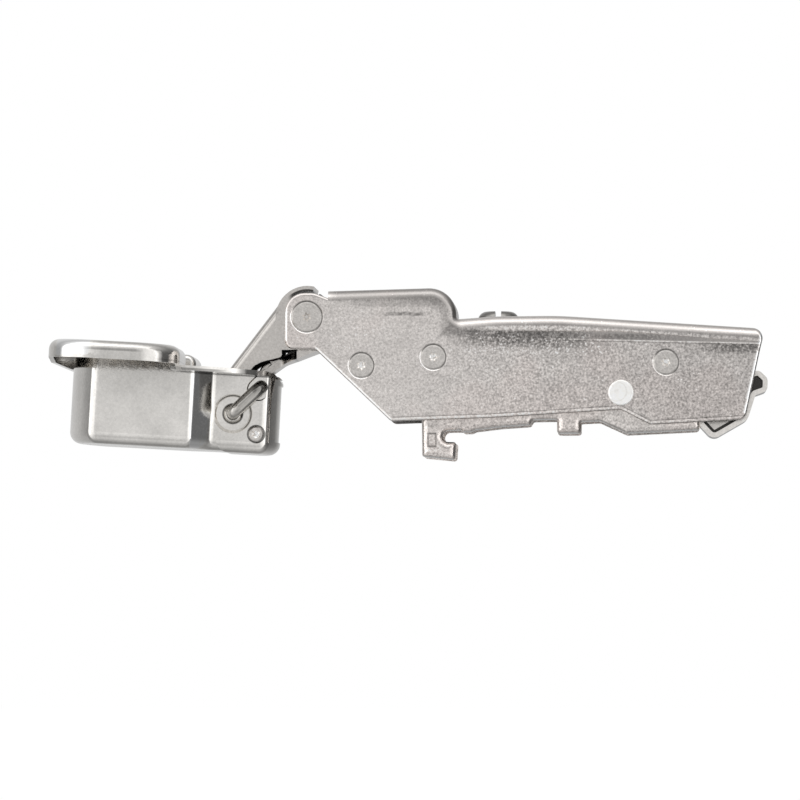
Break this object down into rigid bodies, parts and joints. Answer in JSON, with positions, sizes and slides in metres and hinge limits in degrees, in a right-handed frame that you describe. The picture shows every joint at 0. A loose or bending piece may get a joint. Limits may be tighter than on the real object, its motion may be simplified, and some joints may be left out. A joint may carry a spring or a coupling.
{
  "type": "concealed cup hinge",
  "caption": "Concealed clip-on cabinet hinge: drawn steel cup with wings, two links, a long cranked arm on a clip base with hooks, a sprung release catch and adjusting screws.",
  "frame": {"origin": "on the axis of the clip base's two front hooks, midway between its side plates", "axes": "+X along the arm towards its rear end, +Y along the hinge axes, +Z away from the cabinet's side panel"},
  "size_m": [0.1169, 0.062, 0.0287],
  "materials": {
    "cup_steel": "nickel plated, polished",
    "link_steel": "nickel plated, satin",
    "arm_steel": "nickel plated, fine grainy satin",
    "base_steel": "nickel plated, satin",
    "catch_steel": "nickel plated, satin",
    "pin_steel": "nickel plated, bright",
    "screw_steel": "nickel plated",
    "spring_steel": "oiled spring wire",
    "bush_plastic": "moulded"
  },
  "bodies": {
    "base": {"clip_base": "base_steel"},
    "carriage": {"arm_pivot_pin": "pin_steel"},
    "arm": {"hinge_arm": "arm_steel", "outer_link_pin": "pin_steel", "inner_link_pin": "pin_steel", "spring_pin": "pin_steel", "catch_pin": "pin_steel", "closing_spring": "spring_steel", "spring_bush": "bush_plastic", "catch_spring": "spring_steel"},
    "outer_link": {"outer_link": "link_steel"},
    "cup": {"cup": "cup_steel", "cup_staple": "pin_steel", "cup_stop_pin": "pin_steel"},
    "inner_link": {"inner_link": "link_steel"},
    "catch": {"release_catch": "catch_steel"},
    "screw_foot": {"overlay_screw_foot": "screw_steel"},
    "screw": {"overlay_screw": "screw_steel"},
    "cam": {"depth_cam": "screw_steel"}
  },
  "joints": [
    {"name": "depth_adjust", "type": "slide", "parent": "base", "child": "carriage", "axis": [1, 0, 0], "range_m": [-0.0012, 0.0012]},
    {"name": "overlay_adjust", "type": "hinge", "parent": "carriage", "child": "arm", "pos_m": [0.0284, 0, 0.0071], "axis": [0, 1, 0], "range_deg": [-1, 1.5]},
    {"name": "screw_foot_slide", "type": "slide", "parent": "arm", "child": "screw_foot", "axis": [0, 0, 1], "range_m": [-0.0006, 0.0004]},
    {"name": "overlay_screw_turn", "type": "hinge", "parent": "screw_foot", "child": "screw", "pos_m": [0.0081, 0, 0.016], "axis": [0, 0, 1], "range_deg": [-195, 130]},
    {"name": "depth_cam_turn", "type": "hinge", "parent": "arm", "child": "cam", "pos_m": [0.0202, 0, 0.018], "axis": [0, 0, 1], "range_deg": [-34.6, 34.6]},
    {"name": "outer_link_pivot", "type": "hinge", "parent": "arm", "child": "outer_link", "pos_m": [-0.0233, 0, 0.01965], "axis": [0, 1, 0], "range_deg": [-37.92, 0]},
    {"name": "cup_pivot", "type": "hinge", "parent": "outer_link", "child": "cup", "pos_m": [-0.03547, 0, 0.00373], "axis": [0, 1, 0], "range_deg": [0, 123.8], "deforming": ["closing_spring"]},
    {"name": "inner_link_pivot", "type": "hinge", "parent": "cup", "child": "inner_link", "pos_m": [-0.03082, 0, 0.00812], "axis": [0, 1, 0], "range_deg": [-149.91, 0]},
    {"name": "catch_pivot", "type": "hinge", "parent": "arm", "child": "catch", "pos_m": [0.0358, 0, 0.0121], "axis": [0, 1, 0], "range_deg": [-7, 0], "stiffness_Nm_per_rad": 0.05, "springref_deg": 11.46, "deforming": ["catch_spring"]}
  ],
  "couplings": [
    {"joint": "outer_link_pivot", "follows": "cup_pivot", "ratio": -0.30546},
    {"joint": "inner_link_pivot", "follows": "cup_pivot", "ratio": -1.2095},
    {"joint": "screw_foot_slide", "follows": "overlay_adjust", "m_per_rad": -0.0203},
    {"joint": "overlay_screw_turn", "follows": "overlay_adjust", "ratio": -127.55},
    {"joint": "depth_cam_turn", "follows": "depth_adjust", "rad_per_m": 500}
  ]
}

- - -

## Task statement
Count the lines that hold the string "bodies", and reply with that number alone.

## Response
2